What happens if you vmotion the other way - same error message?
If you find this or any other answer useful please consider awarding points by marking the answer correct or helpful
Have you got multiple datastores.... can you move the machine to a different datastore in the cluster, fire it up on the same host and then do the migration again(vmotion)
If you have HA in place ... are you hosts added with IP addresses or FQDNs?
Try this and lemme know...
Hope this helps.
Are you running it with high priority/reserve cpu for optimal VMotion performance or low priority/perform with available resources? As possible your limit on the resource pool either the host your migrating from or too cant reserve that amount of processing to allow the migration?
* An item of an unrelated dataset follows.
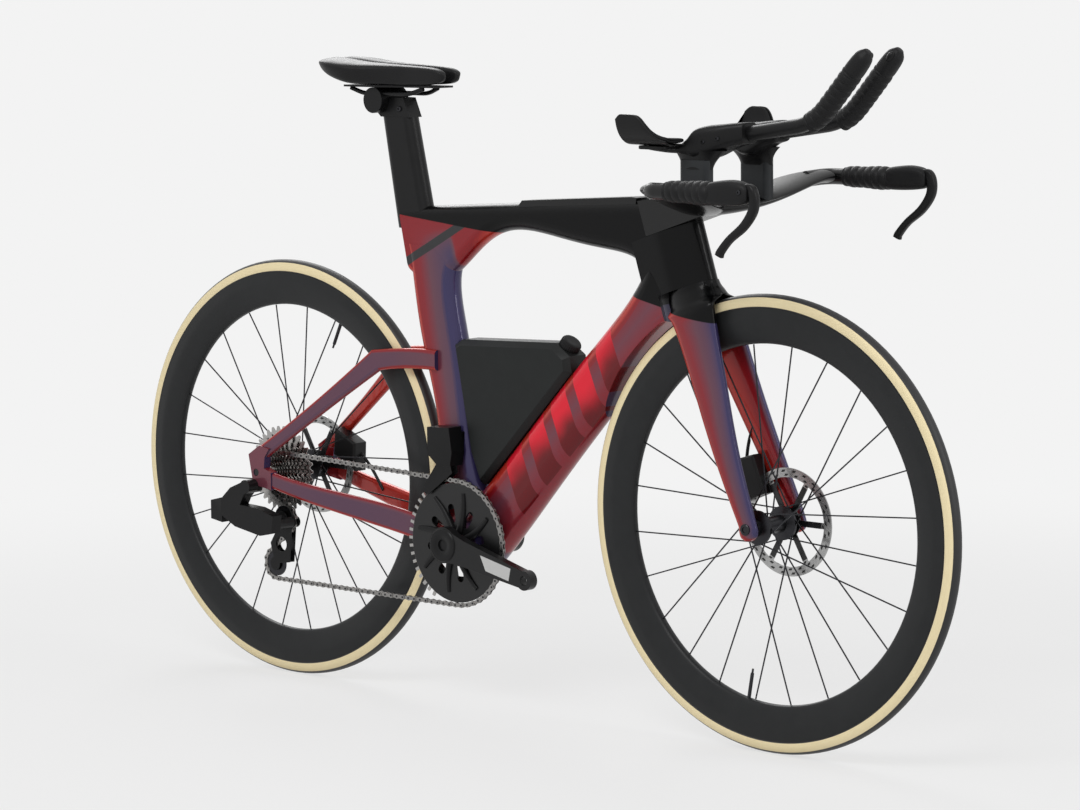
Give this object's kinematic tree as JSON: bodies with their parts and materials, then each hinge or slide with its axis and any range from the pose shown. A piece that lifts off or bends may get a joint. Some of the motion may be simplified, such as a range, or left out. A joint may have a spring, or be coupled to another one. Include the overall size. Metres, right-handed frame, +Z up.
{
  "type": "triathlon bike",
  "caption": "Triathlon bike with aero carbon frame, deep rims, wing base bar with arm rests and extensions, disc brakes, electronic gears and a turning fork.",
  "frame": {"origin": "rider's point on top of the saddle, in the middle plane", "axes": "+X forward, +Y to the rider's left, +Z up"},
  "size_m": [1.6699, 0.438, 1.0362],
  "materials": {
    "frame_paint": "colour shift red to mauve",
    "gloss_black": "gloss black paint over carbon",
    "matte_carbon": "matte black",
    "saddle_cover": "smooth synthetic cover",
    "foam": "dense foam",
    "tape": "wrapped bar tape",
    "tyre": "black tread, cream side wall",
    "rim": "satin carbon",
    "steel": "ground steel",
    "alloy": "anodised dark",
    "bottle": "moulded dark grey",
    "hose": "black hose"
  },
  "bodies": {
    "frame": {"main_frame": "frame_paint", "seat_stays": "frame_paint", "chain_stays": "frame_paint", "rear_axle": "alloy", "storage_lid": "gloss_black", "seatpost": "matte_carbon", "saddle_clamp": "matte_carbon", "saddle_base": "matte_carbon", "saddle": "saddle_cover", "frame_bottle": "bottle", "bottle_cap": "bottle", "bottom_bracket": "alloy", "crank_arm_right": "matte_carbon", "crank_arm_left": "matte_carbon", "chainring_large": "alloy", "chainring_small": "steel", "chain": "steel", "cassette": "steel", "rear_derailleur": "alloy", "derailleur_cage": "alloy", "derailleur_pulleys": "alloy", "front_derailleur": "alloy", "rear_caliper": "alloy", "rear_brake_hose": "hose"},
    "steering": {"fork": "frame_paint", "front_axle": "alloy", "front_caliper": "alloy", "front_brake_hose": "hose", "base_bar": "gloss_black", "bar_tapes": "tape", "lever_bodies": "matte_carbon", "brake_levers": "matte_carbon", "riser_posts": "matte_carbon", "extension_mounts": "matte_carbon", "extensions": "matte_carbon", "extension_tapes": "tape", "arm_cups": "matte_carbon", "arm_pad_left": "foam", "arm_pad_right": "foam"},
    "front_wheel": {"front_tyre": "tyre", "front_rim": "rim", "front_hub": "alloy", "front_rotor": "steel"},
    "rear_wheel": {"rear_tyre": "tyre", "rear_rim": "rim", "rear_hub": "alloy", "rear_rotor": "steel"}
  },
  "joints": [
    {"name": "steering", "type": "hinge", "parent": "frame", "child": "steering", "pos_m": [0.64229, 0, -0.37168], "axis": [-0.309, 0, 0.9511], "range_deg": [-45, 45]},
    {"name": "front_wheel_spin", "type": "hinge", "parent": "steering", "child": "front_wheel", "pos_m": [0.782, 0, -0.657], "axis": [0, 1, 0], "continuous": true},
    {"name": "rear_wheel_spin", "type": "hinge", "parent": "frame", "child": "rear_wheel", "pos_m": [-0.215, 0, -0.657], "axis": [0, 1, 0], "continuous": true}
  ]
}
You said it works cold migrating so it sounds like a resourcing allocation problem to me. Maybe try run it with available resources option. Also maybe try migrating it to the top level of the esx host instead of putting it into a resource pool as this may be limiting you especially if there is a large amount of machine in the destination location.
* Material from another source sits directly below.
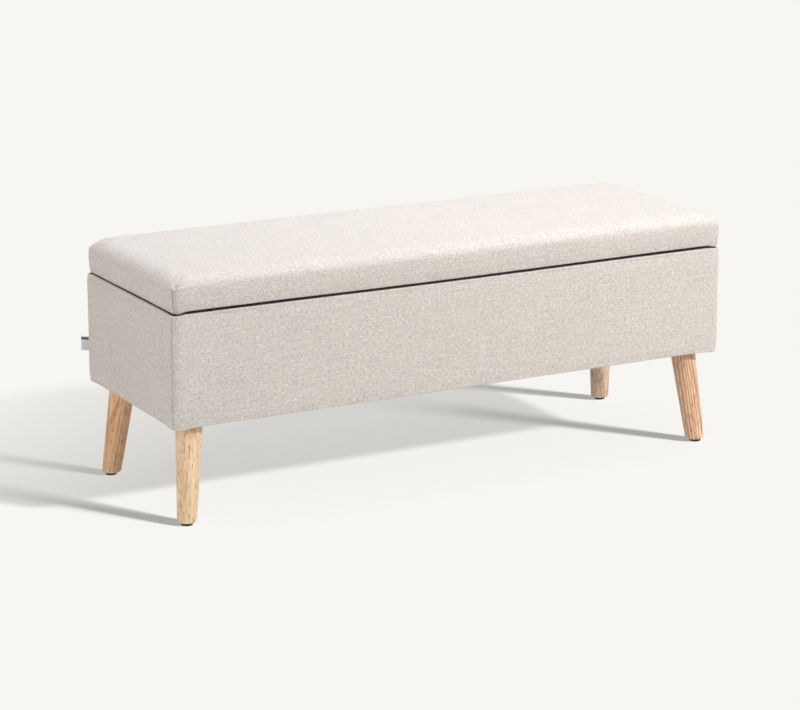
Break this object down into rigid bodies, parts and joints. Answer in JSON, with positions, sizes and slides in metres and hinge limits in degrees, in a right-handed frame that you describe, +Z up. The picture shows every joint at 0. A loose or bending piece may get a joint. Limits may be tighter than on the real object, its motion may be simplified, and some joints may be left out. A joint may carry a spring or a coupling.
{
  "type": "storage ottoman",
  "caption": "Long upholstered storage ottoman with a padded, back-hinged lid on two-arm stays, on splayed tapered round wooden legs.",
  "frame": {"origin": "on the floor, under the middle of the upholstered box", "axes": "+X along the length, to the right seen from the front; -Y towards the front; +Z up; the lid's hinge line is at the back, +Y"},
  "size_m": [1.1786, 0.4105, 0.462],
  "materials": {
    "linen": "matte",
    "tag_cloth": "matte",
    "black_cloth": "matte",
    "fibreboard": "matte",
    "foam": "matte",
    "oak": "satin",
    "black_plastic": "satin",
    "zinc": "satin",
    "black_steel": "satin"
  },
  "bodies": {
    "box": {"front_panel": "fibreboard", "back_panel": "fibreboard", "left_end_panel": "fibreboard", "right_end_panel": "fibreboard", "bottom_panel": "fibreboard", "front_left_corner_block": "fibreboard", "front_right_corner_block": "fibreboard", "back_left_corner_block": "fibreboard", "back_right_corner_block": "fibreboard", "box_cover": "linen", "interior_lining": "black_cloth", "dust_cover": "black_cloth", "label_tag": "tag_cloth", "front_left_leg": "oak", "front_left_leg_bolt": "zinc", "front_left_leg_plate": "black_steel", "front_left_glide": "black_plastic", "front_right_leg": "oak", "front_right_leg_bolt": "zinc", "front_right_leg_plate": "black_steel", "front_right_glide": "black_plastic", "back_left_leg": "oak", "back_left_leg_bolt": "zinc", "back_left_leg_plate": "black_steel", "back_left_glide": "black_plastic", "back_right_leg": "oak", "back_right_leg_bolt": "zinc", "back_right_leg_plate": "black_steel", "back_right_glide": "black_plastic", "left_hinge_box_leaf": "zinc", "left_hinge_pin": "zinc", "middle_hinge_box_leaf": "zinc", "middle_hinge_pin": "zinc", "right_hinge_box_leaf": "zinc", "right_hinge_pin": "zinc", "left_stay_box_bracket": "zinc", "left_stay_base_rivet": "zinc", "right_stay_box_bracket": "zinc", "right_stay_base_rivet": "zinc"},
    "lid": {"lid_board": "fibreboard", "lid_foam": "foam", "lid_cover": "linen", "lid_lining": "black_cloth", "left_bumper": "black_plastic", "right_bumper": "black_plastic", "left_hinge_lid_leaf": "zinc", "middle_hinge_lid_leaf": "zinc", "right_hinge_lid_leaf": "zinc", "left_stay_lid_bracket": "zinc", "left_stay_lid_rivet": "zinc", "right_stay_lid_bracket": "zinc", "right_stay_lid_rivet": "zinc"},
    "left_lower_arm": {"left_stay_lower_arm": "zinc", "left_stay_knee_rivet": "zinc"},
    "left_upper_arm": {"left_stay_upper_arm": "zinc"},
    "right_lower_arm": {"right_stay_lower_arm": "zinc", "right_stay_knee_rivet": "zinc"},
    "right_upper_arm": {"right_stay_upper_arm": "zinc"}
  },
  "joints": [
    {"name": "lid_hinge", "type": "hinge", "parent": "box", "child": "lid", "pos_m": [0, 0.206, 0.39675], "axis": [-1, 0, 0], "range_deg": [0, 100]},
    {"name": "left_stay_base", "type": "hinge", "parent": "box", "child": "left_lower_arm", "pos_m": [-0.5602, 0.136, 0.29675], "axis": [-1, 0, 0], "range_deg": [0, 100]},
    {"name": "left_stay_knee", "type": "hinge", "parent": "left_lower_arm", "child": "left_upper_arm", "pos_m": [-0.5577, 0.026, 0.28475], "axis": [-1, 0, 0], "range_deg": [-100, 0]},
    {"name": "right_stay_base", "type": "hinge", "parent": "box", "child": "right_lower_arm", "pos_m": [0.5602, 0.136, 0.29675], "axis": [-1, 0, 0], "range_deg": [0, 100]},
    {"name": "right_stay_knee", "type": "hinge", "parent": "right_lower_arm", "child": "right_upper_arm", "pos_m": [0.5577, 0.026, 0.28475], "axis": [-1, 0, 0], "range_deg": [-100, 0]}
  ],
  "couplings": [
    {"joint": "left_stay_base", "follows": "lid_hinge", "ratio": 1},
    {"joint": "left_stay_knee", "follows": "lid_hinge", "ratio": -1},
    {"joint": "right_stay_base", "follows": "lid_hinge", "ratio": 1},
    {"joint": "right_stay_knee", "follows": "lid_hinge", "ratio": -1}
  ]
}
If you found this or other information useful, please consider awarding points for "Correct" or "Helpful".
If you found these or other information useful, please consider awarding points for "Correct" or "Helpful".
Gregg
Hey GUys,
Thanks for all your responses, i've logged a case with vmware they have advised for some reason it is back tracing.
AdapterServer caught unexpected exception: Invalid state
I have confirmed the licence is ok and i can see the traffic flwoing thru the firewall. If i keep trying i'm able to vmotion the boxes how ever it takes a few goes at it.
Thanks